Han estado aireados hasta la saciedad. Las listas electorales se exponían en los ayuntamientos en los lugares más visibles para ser consultadas por los ciudadanos. Se verificaban los datos propios y los del vecino, los de la fulana de tal, que ocultaba su edad como si fuera la falta más grave cometida en su vida, dejaba de ser un misterio para satisfacción de las cotillas de turno. El teléfono bombardeaba a cualquier hora del día ofertando una variopinta gama de productos, pensados para cada caso particular porque conocía casi todo lo referente a la persona en cuestión. Te tuteaban con gracia y simpatía para continuar con la exposición de su lista mercantil, enumerando las mil ventajas que tendría el futuro comprador al adquirirla.
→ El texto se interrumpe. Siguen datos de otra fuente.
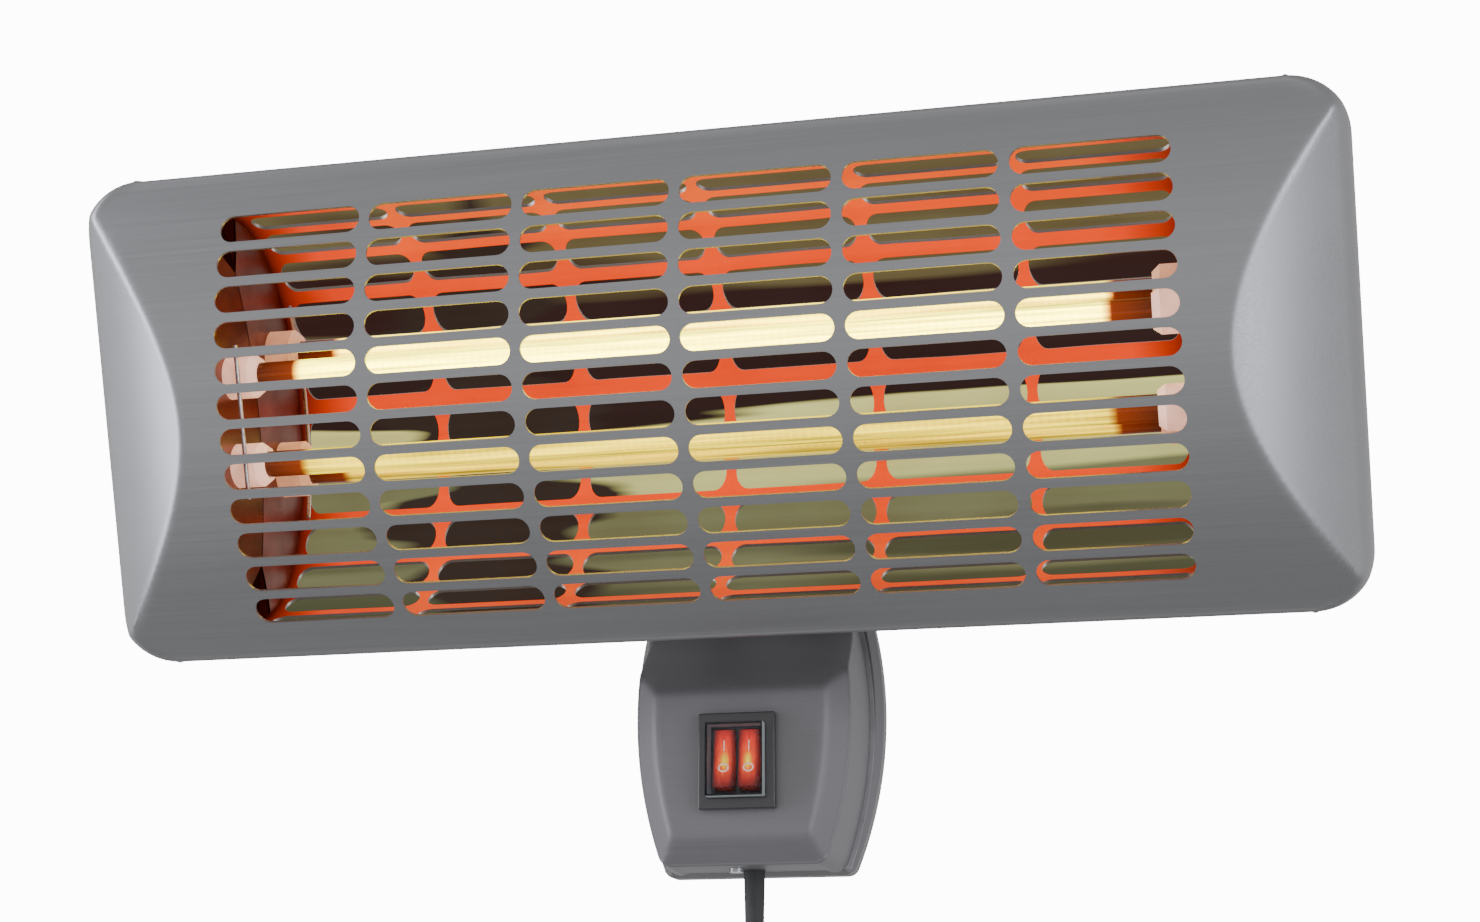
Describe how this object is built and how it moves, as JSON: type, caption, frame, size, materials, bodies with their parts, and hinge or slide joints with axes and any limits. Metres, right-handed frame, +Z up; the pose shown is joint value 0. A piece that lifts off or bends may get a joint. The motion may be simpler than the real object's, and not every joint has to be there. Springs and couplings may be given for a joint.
{
  "type": "electric bar heater",
  "caption": "Wall-mounted quartz heater: a wide slotted sheet-steel head over glowing tubes tilts on a hinge above a small wall box with a twin rocker switch and a mains lead.",
  "frame": {"origin": "centre of the wall plate's screw holes, on the wall's surface", "axes": "+X to the right seen from the front, along the head; +Y into the wall; +Z up"},
  "size_m": [0.5, 0.1656, 0.4894],
  "materials": {
    "grey_sheet_steel": "satin grey, fine horizontal brushing",
    "dark_sheet_steel": "satin dark grey",
    "reflector_sheet": "polished",
    "heat_tinted_steel": "heat tinted",
    "quartz_glass": "clear, lit by the coil",
    "hot_resistance_wire": "glowing",
    "white_ceramic": "matte",
    "zinc_steel": "zinc plated",
    "black_plastic": "fine grained",
    "black_rubber": "matte",
    "clear_plastic": "clear",
    "red_clear_plastic": "translucent",
    "lamp_glass": "lit",
    "brass": "bright",
    "brown_insulation": "smooth",
    "nickel_pins": "bright"
  },
  "bodies": {
    "wall_box": {"wall_plate": "grey_sheet_steel", "fixed_bracket": "dark_sheet_steel", "bracket_screws": "zinc_steel", "pivot_bolt_left": "zinc_steel", "pivot_bolt_right": "zinc_steel", "pivot_nuts": "zinc_steel", "friction_washers": "black_rubber", "box_shell": "grey_sheet_steel", "box_gasket": "black_rubber", "cover_screw": "zinc_steel", "switch_body": "black_plastic", "switch_bezel": "black_plastic", "switch_cover": "clear_plastic", "switch_contacts": "brass", "switch_lamps": "lamp_glass", "terminal_block": "white_ceramic", "terminal_screws": "zinc_steel", "earth_screw": "zinc_steel", "lead_cores": "brown_insulation", "cord_clamp_base": "black_plastic", "cord_clamp_bar": "black_plastic", "cord_clamp_screws": "zinc_steel", "strain_relief": "black_rubber", "mains_cord": "black_rubber", "cord_coil": "black_rubber", "cord_tail": "black_rubber", "cord_tie": "black_plastic", "plug_relief": "black_rubber", "plug_body": "black_plastic", "plug_pins": "nickel_pins", "plug_earth_strips": "nickel_pins"},
    "head": {"front_panel": "grey_sheet_steel", "rear_housing": "dark_sheet_steel", "rim_screws": "zinc_steel", "reflector": "reflector_sheet", "reflector_end_left": "heat_tinted_steel", "reflector_end_right": "heat_tinted_steel", "reflector_rivets": "zinc_steel", "upper_quartz_tube": "quartz_glass", "lower_quartz_tube": "quartz_glass", "upper_heating_coil": "hot_resistance_wire", "lower_heating_coil": "hot_resistance_wire", "upper_left_cap": "white_ceramic", "upper_right_cap": "white_ceramic", "lower_left_cap": "white_ceramic", "lower_right_cap": "white_ceramic", "tube_terminals": "zinc_steel", "tube_support_wire": "zinc_steel", "head_bracket": "dark_sheet_steel", "head_bracket_rivets": "zinc_steel", "head_lead_grommet": "black_rubber", "head_terminal_block": "white_ceramic"},
    "rocker_left": {"rocker_left": "red_clear_plastic"},
    "rocker_right": {"rocker_right": "red_clear_plastic"}
  },
  "joints": [
    {"name": "head_tilt", "type": "hinge", "parent": "wall_box", "child": "head", "pos_m": [0, -0.032, 0.078], "axis": [1, 0, 0], "range_deg": [-20.5, 24.5]},
    {"name": "left_rocker", "type": "hinge", "parent": "wall_box", "child": "rocker_left", "pos_m": [-0.0051, -0.05, -0.02], "axis": [1, 0, 0], "range_deg": [0, 16]},
    {"name": "right_rocker", "type": "hinge", "parent": "wall_box", "child": "rocker_right", "pos_m": [0.0051, -0.05, -0.02], "axis": [1, 0, 0], "range_deg": [0, 16]}
  ]
}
Ahora hemos pasado al caso contrario. Es cuando se hace bien, pero siempre nos subimos al carro cuando agotamos más de la cuenta el camino a pié. Y, claro está, se extreman todas las precauciones posibles. Hace algunos días me contaron que en cierta oficina, las pantallas de los ordenadores estaban ubicadas de manera que podían ser visibles para los clientes. Se ha procedido a su rectificación. La privacidad sólo se ha de alterar lo estrictamente necesario, y con la discreción suficiente por los profesionales. Y la única excepción que se le permite a esta regla es la referente a propaganda electoral. Los buzones de la gran mayoría se sacian de cartas de todas las opciones políticas reclamando el voto para sus líderes.
¡Cómo si fuera tan fácil votar en los tiempos que corren! Y, además, con qué facilidad nos vuelven a exigir su confianza con la gestión tan mediocre, por no decir deficiente, que estamos viviendo y contemplando. Se respiran aires de cambio y creo sinceramente que es lo mejor que nos podía pasar.